Extract the listing in its entirety, keeping each line identical to the original.

* BEGIN Dataset content *

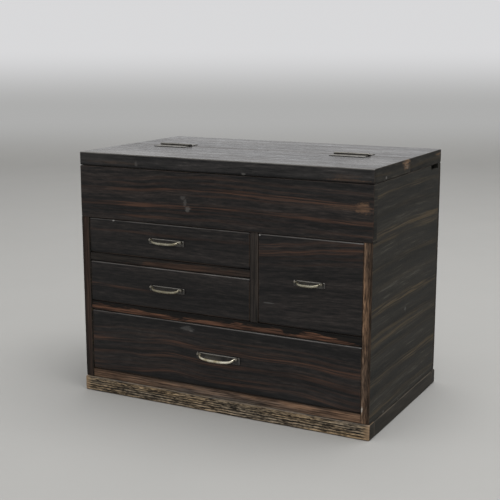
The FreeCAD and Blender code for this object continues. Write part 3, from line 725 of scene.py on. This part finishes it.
topTones = {"gloss": 0.49, "roughLow": 0.11, "roughHigh": 0.38, "ground": (0.0120, 0.0100, 0.0090),
            "brown": (0.0290, 0.0240, 0.0205), "dark": (0.0035, 0.0033, 0.0032)}
# the pale line on the lid's front arris is a painted highlight, and its hazy patches are a painted reflection
# of the bright surroundings
lidLook = {"across": 1, "wornLevel": 0.2, "seed": 4.0, "lean": 0.9, "line": 0.7, "tones": topTones,
           "haze": [(-115, -86, 80, 26, 0.42), (-160, -62, 30, 36, 0.22), (70, -92, 100, 17, 0.16),
                    (158, -50, 32, 34, 0.30), (-60, -58, 70, 26, 0.14)]}
# its hazy patches are a painted reflection of the bright surroundings
rearLook = {"across": 1, "wornLevel": 0.3, "seed": 6.0, "tones": topTones,
            "haze": [(-90, 72, 100, 20, 0.22), (120, 60, 70, 28, 0.20), (0, 100, 170, 12, 0.14)]}
lidEdgeLook = {
    "tones": {"ground": (0.0200, 0.0190, 0.0190), "dark": (0.0100, 0.0098, 0.0100),
              "brown": (0.0330, 0.0300, 0.0290), "worn": (0.120, 0.072, 0.044)},
    # darker along the foot, as painted shade in the gap above the front panel; the pale line along the upper
    # arris is a painted highlight
    "seed": 17.0, "wornLevel": 0.03, "line": 0.9, "footShade": 1.0,
    "marks": [(158, 275.0, 26, 1.9, 0.60), (152, 279, 18, 3.2, 0.22), (-135, 278, 36, 2.2, 0.20)],
    "haze": [(-156, 284, 40, 6, 0.060), (140, 281, 60, 9, 0.035)],
    "scuffs": [(-104, 278, 1.8, 3.6, 0.28), (33, 274.8, 2.6, 1.2, 0.5)],
}
lidEndLook = {"seed": 15.0, "stripes": [(280, 1.2, 0.4)],
              "marks": [(-10, 285.5, 13, 3.4, 0.80), (-8, 280.5, 10, 3.6, 0.62)],
              "scuffs": [(-71, 276, 2.0, 1.6, 0.9), (-7, 280, 2.0, 2.2, 0.5), (-10, 284, 3.0, 1.0, 0.4)]}
lidEnd = endMaterial("lidEndWood", lidLow, lidHigh, **lidEndLook)
lidEdge = stripedMaterial("lidFrontWood", lidLow, lidHigh, **lidEdgeLook)
lidFarEnd = endMaterial("lidFarEndWood", lidLow, lidHigh, seed=19.0,
                        stripes=[(277, 1.4, 0.5), (284, 1.2, 0.3)])
rearEnd = endMaterial("rearEndWood", rearLow, rearHigh, seed=16.0, stripes=[(279, 1.5, 0.5)],
                      marks=[(102, 283.6, 12, 1.8, 0.35)])


def lidSides(face):
    # only the right end is rubbed bare, so the left one has a wood of its own
    if abs(face.normal.x) > facing:
        return 1 if face.normal.x > 0 else 3
    return 2 if face.normal.y < -facing else 0


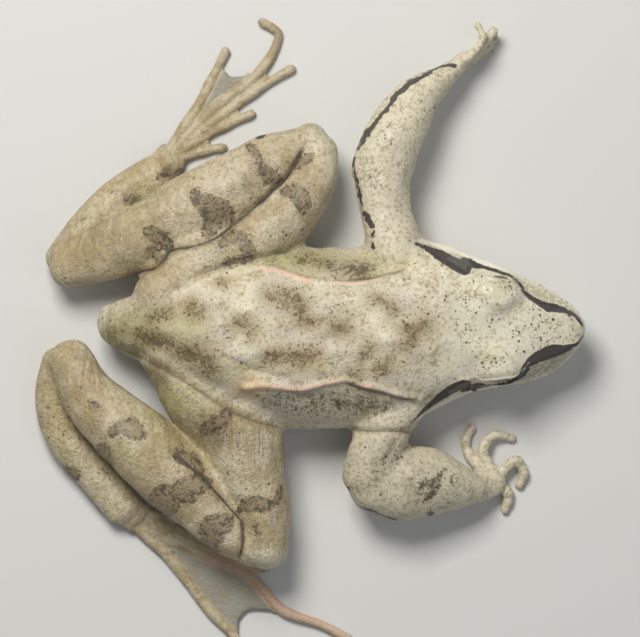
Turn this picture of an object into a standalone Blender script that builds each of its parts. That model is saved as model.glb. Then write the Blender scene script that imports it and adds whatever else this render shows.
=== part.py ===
# Agile frog, life size, lying at rest with its left arm held out to the side.
# The head points along +X, the frog's left side is +Y and the floor is z = 0.
# Sizes are in millimetres and become metres when a mesh is made.
import math

import bmesh
import bpy
import numpy as np
from mathutils import Vector

MM = 0.001
GAP = 0.3
CENTRE_SHIFT = (1.25, 2.29)
ROOM = 60.0

# Body: stations from the vent to the tip of the snout
BODY_COLUMNS = ("x", "axis_y", "roll", "crown_z", "edge_w", "edge_z", "side", "flank_w", "flank_z", "keel_z")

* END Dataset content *

-- Task response --
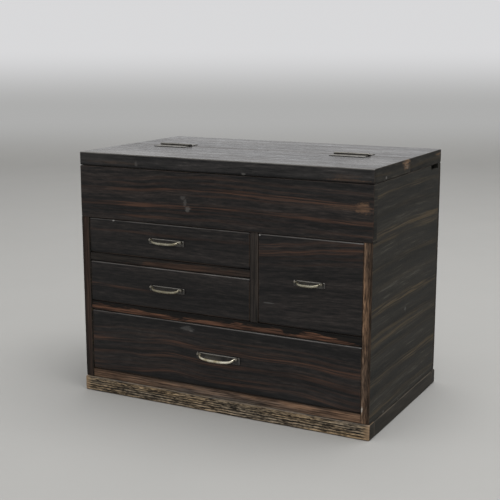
The FreeCAD and Blender code for this object continues. Write part 3, from line 725 of scene.py on. This part finishes it.
topTones = {"gloss": 0.49, "roughLow": 0.11, "roughHigh": 0.38, "ground": (0.0120, 0.0100, 0.0090),
            "brown": (0.0290, 0.0240, 0.0205), "dark": (0.0035, 0.0033, 0.0032)}
# the pale line on the lid's front arris is a painted highlight, and its hazy patches are a painted reflection
# of the bright surroundings
lidLook = {"across": 1, "wornLevel": 0.2, "seed": 4.0, "lean": 0.9, "line": 0.7, "tones": topTones,
           "haze": [(-115, -86, 80, 26, 0.42), (-160, -62, 30, 36, 0.22), (70, -92, 100, 17, 0.16),
                    (158, -50, 32, 34, 0.30), (-60, -58, 70, 26, 0.14)]}
# its hazy patches are a painted reflection of the bright surroundings
rearLook = {"across": 1, "wornLevel": 0.3, "seed": 6.0, "tones": topTones,
            "haze": [(-90, 72, 100, 20, 0.22), (120, 60, 70, 28, 0.20), (0, 100, 170, 12, 0.14)]}
lidEdgeLook = {
    "tones": {"ground": (0.0200, 0.0190, 0.0190), "dark": (0.0100, 0.0098, 0.0100),
              "brown": (0.0330, 0.0300, 0.0290), "worn": (0.120, 0.072, 0.044)},
    # darker along the foot, as painted shade in the gap above the front panel; the pale line along the upper
    # arris is a painted highlight
    "seed": 17.0, "wornLevel": 0.03, "line": 0.9, "footShade": 1.0,
    "marks": [(158, 275.0, 26, 1.9, 0.60), (152, 279, 18, 3.2, 0.22), (-135, 278, 36, 2.2, 0.20)],
    "haze": [(-156, 284, 40, 6, 0.060), (140, 281, 60, 9, 0.035)],
    "scuffs": [(-104, 278, 1.8, 3.6, 0.28), (33, 274.8, 2.6, 1.2, 0.5)],
}
lidEndLook = {"seed": 15.0, "stripes": [(280, 1.2, 0.4)],
              "marks": [(-10, 285.5, 13, 3.4, 0.80), (-8, 280.5, 10, 3.6, 0.62)],
              "scuffs": [(-71, 276, 2.0, 1.6, 0.9), (-7, 280, 2.0, 2.2, 0.5), (-10, 284, 3.0, 1.0, 0.4)]}
lidEnd = endMaterial("lidEndWood", lidLow, lidHigh, **lidEndLook)
lidEdge = stripedMaterial("lidFrontWood", lidLow, lidHigh, **lidEdgeLook)
lidFarEnd = endMaterial("lidFarEndWood", lidLow, lidHigh, seed=19.0,
                        stripes=[(277, 1.4, 0.5), (284, 1.2, 0.3)])
rearEnd = endMaterial("rearEndWood", rearLow, rearHigh, seed=16.0, stripes=[(279, 1.5, 0.5)],
                      marks=[(102, 283.6, 12, 1.8, 0.35)])


def lidSides(face):
    # only the right end is rubbed bare, so the left one has a wood of its own
    if abs(face.normal.x) > facing:
        return 1 if face.normal.x > 0 else 3
    return 2 if face.normal.y < -facing else 0


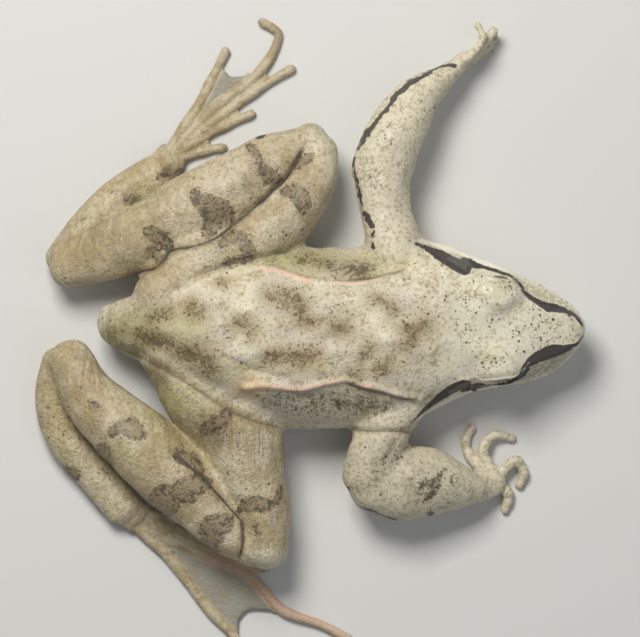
Turn this picture of an object into a standalone Blender script that builds each of its parts. That model is saved as model.glb. Then write the Blender scene script that imports it and adds whatever else this render shows.
=== part.py ===
# Agile frog, life size, lying at rest with its left arm held out to the side.
# The head points along +X, the frog's left side is +Y and the floor is z = 0.
# Sizes are in millimetres and become metres when a mesh is made.
import math

import bmesh
import bpy
import numpy as np
from mathutils import Vector

MM = 0.001
GAP = 0.3
CENTRE_SHIFT = (1.25, 2.29)
ROOM = 60.0

# Body: stations from the vent to the tip of the snout
BODY_COLUMNS = ("x", "axis_y", "roll", "crown_z", "edge_w", "edge_z", "side", "flank_w", "flank_z", "keel_z")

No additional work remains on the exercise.